Rabbi Ovadia Yosef, the founder and religious leader of Shas, was particularly remarkable in this area. The man, who until the age of 14 worked in his father's grocery in Jerusalem's Bukharan neighborhood, became in old age a respected figure with hundreds of thousands of followers. There were no bounds to his prestige. Yosef's religious rulings shaped the lives of the movement's devotees and supporters. In the 1990s, Shas played a key role in the peace process. It began with Yosef's revolutionary religious ruling that adopted the "land for peace" formula and determined that the value of saving human lives (pikuah nefesh) took priority over other values such as settling the Land of Israel.



In the 1991 Gulf War, Deri, then a cabinet minister, had a significant hand in shaping Israel's policy of restraint. About two years later, Shas joined forces with prime minister Yitzhak Rabin and helped him gain Knesset approval for the first Oslo accord. The right condemned Deri and his colleagues and fought hard to degrade Rabbi Ovadia's spiritual standing.

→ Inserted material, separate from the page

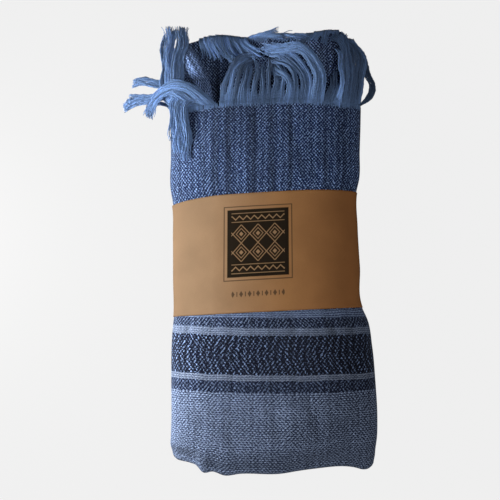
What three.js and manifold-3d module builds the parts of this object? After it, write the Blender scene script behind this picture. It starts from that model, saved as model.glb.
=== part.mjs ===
// A folded kikoy: one woven cotton cloth, folded to a flat bundle and held by a paper band.
//
// Millimetres. The bundle lies on its back: +X right, +Y towards the fringed top, +Z up.
// The origin is under the middle of the band, on the surface that the bundle rests on.
//
// The body is worked out from BODY_ROWS, one cross-section for each row along the cloth. A point of
// the body is given by a row, an angle round the section and an inset from its outer face, so the
// outer ply, the layers inside it and the band outside it follow each other at a constant gap.

import * as THREE from 'three';
import { mergeVertices } from 'three/addons/utils/BufferGeometryUtils.js';
import Module from 'manifold-3d';

const manifold = await Module();
manifold.setup();

// ---------------------------------------------------------------- driving dimensions

const CLOTH_WALL = 1.6;
const PAPER_WALL = 0.5;
const SEAM_GAP = 0.3;

const AROUND = 40;             // facets round the body
const ROUNDNESS = 2.4;         // superellipse power of the upper half
const WAIST = 0.45;            // height of the widest line, as a share of the body's height
const UNDERSIDE_SPREAD = 1.15; // above 1 the underside is flat before the middle
const UNDERSIDE_POWER = 0.667;

// tilt: rise of the row's line towards +X, per mm; edge: how far the row follows BOTTOM_EDGE
// middle, half: centre and half width in X; height: top of the body; lift: gap under the cloth
const BODY_ROWS = [
  { name: 'hem', y: 200, tilt: 0.03, edge: 0, middle: -1.2, half: 109.6, height: 51, lift: 0 },
  { name: 'chest', y: 176, tilt: 0.03, edge: 0, middle: -1.2, half: 108.4, height: 54, lift: 0 },
  { name: 'upper', y: 148, tilt: 0.03, edge: 0, middle: -1.6, half: 107.2, height: 56, lift: 0 },
  { name: 'upper_bulge', y: 113, tilt: 0.05, edge: 0, middle: -2.2, half: 106.2, height: 57.5, lift: 0 },
  { name: 'band_top', y: 99, tilt: 0.06, edge: 0, middle: -2.4, half: 103.4, height: 55, lift: 0.8 },
  { name: 'band_upper', y: 60, tilt: 0.06, edge: 0, middle: -1.8, half: 102.6, height: 54.6, lift: 0.8 },
  { name: 'band_lower', y: 15, tilt: 0.055, edge: 0, middle: -0.6, half: 103, height: 55, lift: 0.8 },
  { name: 'band_bottom', y: -30, tilt: 0.05, edge: 0, middle: 0.9, half: 103.6, height: 56, lift: 0.8 },
  { name: 'lower_bulge', y: -42, tilt: 0.03, edge: 0, middle: 3.3, half: 106.8, height: 59, lift: 0 },
  { name: 'border', y: -66, tilt: 0, edge: 0, middle: 4.8, half: 109.2, height: 61.5, lift: 0 },
  { name: 'border_end', y: -104, tilt: 0, edge: 0, middle: 6.2, half: 110.4, height: 62, lift: 0 },
  { name: 'field', y: -142, tilt: 0, edge: 0, middle: 7.2, half: 110.8, height: 60, lift: 0 },
  { name: 'low_field', y: -164, tilt: 0, edge: 0.15, middle: 6.6, half: 110.8, height: 56, lift: 0 },
  { name: 'above_fold', y: -178, tilt: 0, edge: 0.55, middle: 5.6, half: 110.2, height: 51.5, lift: 0 },
  { name: 'fold_round', y: -185.5, tilt: 0, edge: 0.9, middle: 5.8, half: 109.8, height: 46.5, lift: 0.8 },
  { name: 'fold', y: -191, tilt: 0, edge: 1, middle: 6, half: 109, height: 41, lift: 3 },
];
const BODY_TOP = 0;
const BAND_TOP = 4;
const BAND_BOTTOM = 7;
const CORE_BOTTOM = 14;
const BODY_BOTTOM = 15;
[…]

Shas's problems mounted with Deri's legal troubles. The party reached its apex of political power in the 1999 election, which gave it 17 Knesset seats - the revenge of the Sephardim - ironically, just when the party was in its greatest crisis following Deri's criminal conviction. The voices of revulsion at Shas that were expressed in Tel Aviv's Rabin Square immediately following Ehud Barak's victory in that election further heightened the sense of rejection felt by party supporters.

The rift with the left was unavoidable, as was the alienation from its position vis-a-vis the Palestinians. Deri's resignation from politics left a vacuum into which Yishai, a leader with no outstanding qualities who had exploited his family connection to Rabbi Ovadia in order to take control of the party, was sucked.

In particular, he is responsible for its move to the right, even the extreme right. At the same time, he has taken advantage of Rabbi Ovadia's failing health in order to pave the party's way to the far right.
It is no secret that Rabbi Ovadia has become tired. He is approaching the end of his ninth decade and his senses are not as sharp as they once were. Yishai, a regular at the rabbi's home, has become Yosef's liaison to the outside world.

It is a great pity that the party that was born in order to rouse the poor and the disadvantaged and to restore the lost glory of the Sephardim has turned into yet another extremist right-wing party. It forgot its initial motto and is now up to its neck in an unprecedented fever of religious revivalism. One more fundamentalism movement, crazed by religion.

And what of the oppressed, screwed-over poor? Well, since Shas joined the government, they have only become more numerous. It's enough to look at the shocking poverty figures published each year by the National Insurance Institute to recognize that Shas broke its promise to the poor. And if that is not enough, now Eli Yishai comes and turns himself into an oracle of the extreme right. It is doubtful that he reflects the Sephardic spirit of days gone by.